▸ **EXERCISE REQUIREMENTS**: Only the lines from the one holding "listed_blowholes();" through the one holding "Source = bpy.types.NodeSocket" are to be retyped, exactly as they appear, with both boundary lines included.

Start of LISTED RECORDS

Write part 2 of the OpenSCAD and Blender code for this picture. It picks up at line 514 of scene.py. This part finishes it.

End of LISTED RECORDS
Start of LISTED RECORDS

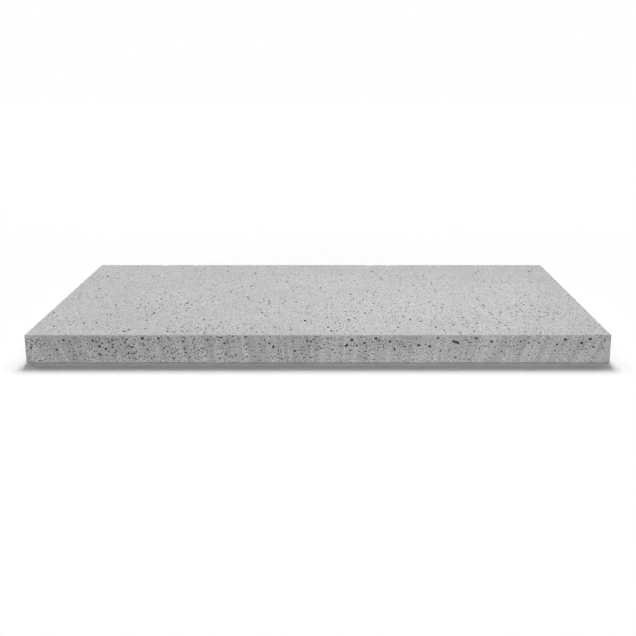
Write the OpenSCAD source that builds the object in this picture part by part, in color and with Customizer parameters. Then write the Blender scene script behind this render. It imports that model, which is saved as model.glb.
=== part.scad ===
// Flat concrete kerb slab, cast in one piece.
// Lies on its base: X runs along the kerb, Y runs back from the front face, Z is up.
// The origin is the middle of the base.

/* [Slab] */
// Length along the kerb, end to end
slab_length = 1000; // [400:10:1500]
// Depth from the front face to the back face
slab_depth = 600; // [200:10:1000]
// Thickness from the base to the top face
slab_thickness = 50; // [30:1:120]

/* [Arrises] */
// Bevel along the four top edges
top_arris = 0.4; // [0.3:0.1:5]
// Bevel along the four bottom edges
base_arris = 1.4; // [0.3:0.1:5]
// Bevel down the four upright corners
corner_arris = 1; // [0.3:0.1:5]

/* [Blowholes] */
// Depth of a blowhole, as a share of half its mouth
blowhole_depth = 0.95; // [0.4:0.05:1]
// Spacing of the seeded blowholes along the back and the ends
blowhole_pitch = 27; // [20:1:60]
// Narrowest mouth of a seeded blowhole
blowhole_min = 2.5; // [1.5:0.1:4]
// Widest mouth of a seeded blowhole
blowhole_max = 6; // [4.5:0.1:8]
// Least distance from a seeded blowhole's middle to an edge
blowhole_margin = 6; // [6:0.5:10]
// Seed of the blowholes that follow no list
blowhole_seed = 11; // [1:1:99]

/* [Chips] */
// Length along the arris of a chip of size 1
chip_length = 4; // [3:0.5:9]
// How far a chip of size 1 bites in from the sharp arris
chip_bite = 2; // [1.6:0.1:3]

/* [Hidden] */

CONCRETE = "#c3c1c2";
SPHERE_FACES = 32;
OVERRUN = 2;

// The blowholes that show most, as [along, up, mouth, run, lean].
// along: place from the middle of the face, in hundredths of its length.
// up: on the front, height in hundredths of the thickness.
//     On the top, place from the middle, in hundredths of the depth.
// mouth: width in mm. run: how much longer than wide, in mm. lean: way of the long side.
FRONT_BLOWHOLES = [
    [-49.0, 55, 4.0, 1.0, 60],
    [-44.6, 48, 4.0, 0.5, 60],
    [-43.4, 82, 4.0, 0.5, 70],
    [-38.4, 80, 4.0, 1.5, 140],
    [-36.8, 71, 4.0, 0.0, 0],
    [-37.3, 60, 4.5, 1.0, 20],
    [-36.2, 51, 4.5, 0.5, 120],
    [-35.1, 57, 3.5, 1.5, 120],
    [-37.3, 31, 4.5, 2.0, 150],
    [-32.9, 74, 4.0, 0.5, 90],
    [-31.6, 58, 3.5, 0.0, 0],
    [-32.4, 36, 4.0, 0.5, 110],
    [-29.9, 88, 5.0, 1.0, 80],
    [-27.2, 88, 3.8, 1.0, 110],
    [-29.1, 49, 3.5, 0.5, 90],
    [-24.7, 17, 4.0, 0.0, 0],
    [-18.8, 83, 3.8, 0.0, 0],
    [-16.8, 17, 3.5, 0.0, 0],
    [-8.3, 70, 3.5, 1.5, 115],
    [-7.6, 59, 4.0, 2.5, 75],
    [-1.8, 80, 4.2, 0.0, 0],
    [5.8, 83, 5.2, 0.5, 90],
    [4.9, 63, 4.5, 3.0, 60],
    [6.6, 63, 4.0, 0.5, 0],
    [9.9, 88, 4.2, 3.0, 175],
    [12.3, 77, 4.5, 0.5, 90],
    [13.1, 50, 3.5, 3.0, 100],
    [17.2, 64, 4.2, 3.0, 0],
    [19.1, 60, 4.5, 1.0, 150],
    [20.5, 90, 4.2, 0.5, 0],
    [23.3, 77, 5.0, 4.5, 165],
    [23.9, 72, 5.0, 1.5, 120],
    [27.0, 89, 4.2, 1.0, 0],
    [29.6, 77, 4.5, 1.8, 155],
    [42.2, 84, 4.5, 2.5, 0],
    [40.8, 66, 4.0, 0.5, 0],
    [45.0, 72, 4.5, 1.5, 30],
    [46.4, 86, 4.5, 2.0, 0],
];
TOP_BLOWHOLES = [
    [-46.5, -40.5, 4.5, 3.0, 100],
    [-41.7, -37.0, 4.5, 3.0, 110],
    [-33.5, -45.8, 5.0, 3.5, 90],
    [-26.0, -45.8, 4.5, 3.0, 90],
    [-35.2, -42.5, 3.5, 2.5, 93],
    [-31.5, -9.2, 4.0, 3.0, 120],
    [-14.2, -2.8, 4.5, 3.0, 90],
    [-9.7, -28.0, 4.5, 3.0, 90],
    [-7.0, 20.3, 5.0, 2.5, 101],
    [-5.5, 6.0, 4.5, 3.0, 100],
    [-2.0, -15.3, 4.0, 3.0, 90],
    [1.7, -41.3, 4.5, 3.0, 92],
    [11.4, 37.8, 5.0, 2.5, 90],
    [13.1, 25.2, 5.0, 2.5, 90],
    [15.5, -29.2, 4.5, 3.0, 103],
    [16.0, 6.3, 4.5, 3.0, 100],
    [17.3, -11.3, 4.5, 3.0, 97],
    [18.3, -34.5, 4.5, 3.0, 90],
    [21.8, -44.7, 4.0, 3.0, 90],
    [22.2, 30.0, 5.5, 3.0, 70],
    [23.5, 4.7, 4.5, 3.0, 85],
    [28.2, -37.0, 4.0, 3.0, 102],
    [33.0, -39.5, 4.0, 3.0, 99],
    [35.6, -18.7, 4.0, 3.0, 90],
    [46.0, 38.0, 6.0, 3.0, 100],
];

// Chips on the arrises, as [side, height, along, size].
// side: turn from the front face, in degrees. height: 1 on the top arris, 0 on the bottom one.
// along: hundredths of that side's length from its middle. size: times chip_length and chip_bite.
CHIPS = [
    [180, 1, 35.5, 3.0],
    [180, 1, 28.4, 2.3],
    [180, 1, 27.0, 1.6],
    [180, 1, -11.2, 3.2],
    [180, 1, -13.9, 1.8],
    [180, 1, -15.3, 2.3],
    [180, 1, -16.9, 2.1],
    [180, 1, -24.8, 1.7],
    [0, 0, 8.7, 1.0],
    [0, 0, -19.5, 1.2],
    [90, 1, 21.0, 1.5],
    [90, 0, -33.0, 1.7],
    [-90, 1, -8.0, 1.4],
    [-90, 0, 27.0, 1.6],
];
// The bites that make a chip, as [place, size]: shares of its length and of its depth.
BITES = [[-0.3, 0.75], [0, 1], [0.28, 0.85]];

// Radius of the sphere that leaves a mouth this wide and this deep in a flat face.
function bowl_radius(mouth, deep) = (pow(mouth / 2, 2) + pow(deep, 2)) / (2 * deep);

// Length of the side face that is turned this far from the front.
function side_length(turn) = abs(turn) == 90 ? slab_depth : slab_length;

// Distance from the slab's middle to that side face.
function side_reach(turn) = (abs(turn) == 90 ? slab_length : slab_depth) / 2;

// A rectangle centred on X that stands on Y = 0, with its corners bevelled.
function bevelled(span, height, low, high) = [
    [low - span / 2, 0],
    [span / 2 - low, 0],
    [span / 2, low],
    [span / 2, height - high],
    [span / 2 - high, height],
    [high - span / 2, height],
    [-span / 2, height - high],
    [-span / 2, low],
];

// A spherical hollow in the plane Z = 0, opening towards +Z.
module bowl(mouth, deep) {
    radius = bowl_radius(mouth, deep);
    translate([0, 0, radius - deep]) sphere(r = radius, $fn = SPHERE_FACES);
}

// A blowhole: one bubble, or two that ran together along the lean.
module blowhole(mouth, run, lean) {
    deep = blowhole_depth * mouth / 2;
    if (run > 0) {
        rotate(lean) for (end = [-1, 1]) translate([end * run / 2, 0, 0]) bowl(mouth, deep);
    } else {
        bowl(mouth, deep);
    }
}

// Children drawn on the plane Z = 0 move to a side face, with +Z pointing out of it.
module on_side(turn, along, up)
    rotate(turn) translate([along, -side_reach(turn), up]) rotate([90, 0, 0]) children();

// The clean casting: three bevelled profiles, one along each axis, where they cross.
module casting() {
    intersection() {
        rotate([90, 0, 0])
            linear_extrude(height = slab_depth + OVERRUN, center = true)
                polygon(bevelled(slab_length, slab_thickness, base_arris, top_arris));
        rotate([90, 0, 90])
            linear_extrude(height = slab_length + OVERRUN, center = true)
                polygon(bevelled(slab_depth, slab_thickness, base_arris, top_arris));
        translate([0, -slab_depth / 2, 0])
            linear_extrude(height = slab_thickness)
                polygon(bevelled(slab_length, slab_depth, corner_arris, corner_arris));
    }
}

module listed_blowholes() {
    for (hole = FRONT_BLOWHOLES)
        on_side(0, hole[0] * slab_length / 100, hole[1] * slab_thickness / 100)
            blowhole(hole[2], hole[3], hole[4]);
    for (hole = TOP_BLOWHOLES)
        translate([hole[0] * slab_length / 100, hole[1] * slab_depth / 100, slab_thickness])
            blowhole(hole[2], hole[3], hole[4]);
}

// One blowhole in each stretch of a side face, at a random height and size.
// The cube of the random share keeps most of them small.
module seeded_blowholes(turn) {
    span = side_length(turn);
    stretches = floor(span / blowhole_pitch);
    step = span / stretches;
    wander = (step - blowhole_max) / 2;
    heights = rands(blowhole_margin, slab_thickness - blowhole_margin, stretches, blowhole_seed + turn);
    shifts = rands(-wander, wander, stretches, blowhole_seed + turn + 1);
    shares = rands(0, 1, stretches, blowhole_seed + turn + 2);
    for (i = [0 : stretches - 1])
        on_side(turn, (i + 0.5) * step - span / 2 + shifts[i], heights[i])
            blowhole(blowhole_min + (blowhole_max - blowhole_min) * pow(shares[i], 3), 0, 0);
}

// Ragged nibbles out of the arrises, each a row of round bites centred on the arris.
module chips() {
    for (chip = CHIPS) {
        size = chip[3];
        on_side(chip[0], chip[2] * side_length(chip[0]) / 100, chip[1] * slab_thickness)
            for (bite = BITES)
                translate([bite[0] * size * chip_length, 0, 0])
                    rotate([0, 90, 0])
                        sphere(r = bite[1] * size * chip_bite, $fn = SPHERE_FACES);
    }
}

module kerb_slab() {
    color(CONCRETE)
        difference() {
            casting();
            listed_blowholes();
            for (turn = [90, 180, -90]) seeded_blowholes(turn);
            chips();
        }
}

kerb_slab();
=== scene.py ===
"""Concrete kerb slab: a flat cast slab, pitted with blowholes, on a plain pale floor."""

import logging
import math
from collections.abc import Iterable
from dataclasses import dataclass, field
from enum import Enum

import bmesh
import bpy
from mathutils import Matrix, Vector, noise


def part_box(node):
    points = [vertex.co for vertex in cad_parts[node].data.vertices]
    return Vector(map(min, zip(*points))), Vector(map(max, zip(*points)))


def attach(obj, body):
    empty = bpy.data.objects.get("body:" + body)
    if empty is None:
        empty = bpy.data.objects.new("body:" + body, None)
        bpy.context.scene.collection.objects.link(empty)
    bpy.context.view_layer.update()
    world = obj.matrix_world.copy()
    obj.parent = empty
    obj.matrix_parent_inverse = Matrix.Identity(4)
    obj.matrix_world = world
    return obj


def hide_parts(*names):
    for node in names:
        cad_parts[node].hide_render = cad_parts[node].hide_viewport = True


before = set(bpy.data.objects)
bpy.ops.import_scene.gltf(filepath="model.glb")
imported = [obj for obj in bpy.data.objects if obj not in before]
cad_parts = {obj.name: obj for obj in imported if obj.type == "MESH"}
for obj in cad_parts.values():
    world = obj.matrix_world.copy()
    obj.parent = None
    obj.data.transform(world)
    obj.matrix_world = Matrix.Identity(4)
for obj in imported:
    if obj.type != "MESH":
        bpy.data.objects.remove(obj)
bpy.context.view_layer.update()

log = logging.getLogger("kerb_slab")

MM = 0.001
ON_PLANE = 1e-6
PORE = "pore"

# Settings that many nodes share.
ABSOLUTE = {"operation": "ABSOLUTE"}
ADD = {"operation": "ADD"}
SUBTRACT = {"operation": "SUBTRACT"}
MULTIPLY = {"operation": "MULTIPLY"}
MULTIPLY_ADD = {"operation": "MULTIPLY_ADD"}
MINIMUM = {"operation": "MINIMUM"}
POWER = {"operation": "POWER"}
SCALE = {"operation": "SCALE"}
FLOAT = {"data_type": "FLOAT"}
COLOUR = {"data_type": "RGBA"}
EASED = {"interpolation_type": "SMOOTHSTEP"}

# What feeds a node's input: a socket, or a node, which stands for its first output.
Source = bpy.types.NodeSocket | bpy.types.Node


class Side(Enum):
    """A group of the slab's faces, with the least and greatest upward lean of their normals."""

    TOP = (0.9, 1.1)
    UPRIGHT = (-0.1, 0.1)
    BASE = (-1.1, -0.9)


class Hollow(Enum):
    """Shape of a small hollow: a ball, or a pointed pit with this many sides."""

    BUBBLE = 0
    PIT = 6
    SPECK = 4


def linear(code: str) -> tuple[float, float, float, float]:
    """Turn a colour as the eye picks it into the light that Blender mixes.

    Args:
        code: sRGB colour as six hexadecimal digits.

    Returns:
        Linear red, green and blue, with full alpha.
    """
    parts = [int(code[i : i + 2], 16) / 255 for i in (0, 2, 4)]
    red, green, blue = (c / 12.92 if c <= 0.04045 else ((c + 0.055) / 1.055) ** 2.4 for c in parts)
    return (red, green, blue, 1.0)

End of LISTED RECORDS

▸ **CORRECT OUTPUT**:
            listed_blowholes();
            for (turn = [90, 180, -90]) seeded_blowholes(turn);
            chips();
        }
}

kerb_slab();
=== scene.py ===
"""Concrete kerb slab: a flat cast slab, pitted with blowholes, on a plain pale floor."""

import logging
import math
from collections.abc import Iterable
from dataclasses import dataclass, field
from enum import Enum

import bmesh
import bpy
from mathutils import Matrix, Vector, noise


def part_box(node):
    points = [vertex.co for vertex in cad_parts[node].data.vertices]
    return Vector(map(min, zip(*points))), Vector(map(max, zip(*points)))


def attach(obj, body):
    empty = bpy.data.objects.get("body:" + body)
    if empty is None:
        empty = bpy.data.objects.new("body:" + body, None)
        bpy.context.scene.collection.objects.link(empty)
    bpy.context.view_layer.update()
    world = obj.matrix_world.copy()
    obj.parent = empty
    obj.matrix_parent_inverse = Matrix.Identity(4)
    obj.matrix_world = world
    return obj


def hide_parts(*names):
    for node in names:
        cad_parts[node].hide_render = cad_parts[node].hide_viewport = True


before = set(bpy.data.objects)
bpy.ops.import_scene.gltf(filepath="model.glb")
imported = [obj for obj in bpy.data.objects if obj not in before]
cad_parts = {obj.name: obj for obj in imported if obj.type == "MESH"}
for obj in cad_parts.values():
    world = obj.matrix_world.copy()
    obj.parent = None
    obj.data.transform(world)
    obj.matrix_world = Matrix.Identity(4)
for obj in imported:
    if obj.type != "MESH":
        bpy.data.objects.remove(obj)
bpy.context.view_layer.update()

log = logging.getLogger("kerb_slab")

MM = 0.001
ON_PLANE = 1e-6
PORE = "pore"

# Settings that many nodes share.
ABSOLUTE = {"operation": "ABSOLUTE"}
ADD = {"operation": "ADD"}
SUBTRACT = {"operation": "SUBTRACT"}
MULTIPLY = {"operation": "MULTIPLY"}
MULTIPLY_ADD = {"operation": "MULTIPLY_ADD"}
MINIMUM = {"operation": "MINIMUM"}
POWER = {"operation": "POWER"}
SCALE = {"operation": "SCALE"}
FLOAT = {"data_type": "FLOAT"}
COLOUR = {"data_type": "RGBA"}
EASED = {"interpolation_type": "SMOOTHSTEP"}

# What feeds a node's input: a socket, or a node, which stands for its first output.
Source = bpy.types.NodeSocket | bpy.types.Node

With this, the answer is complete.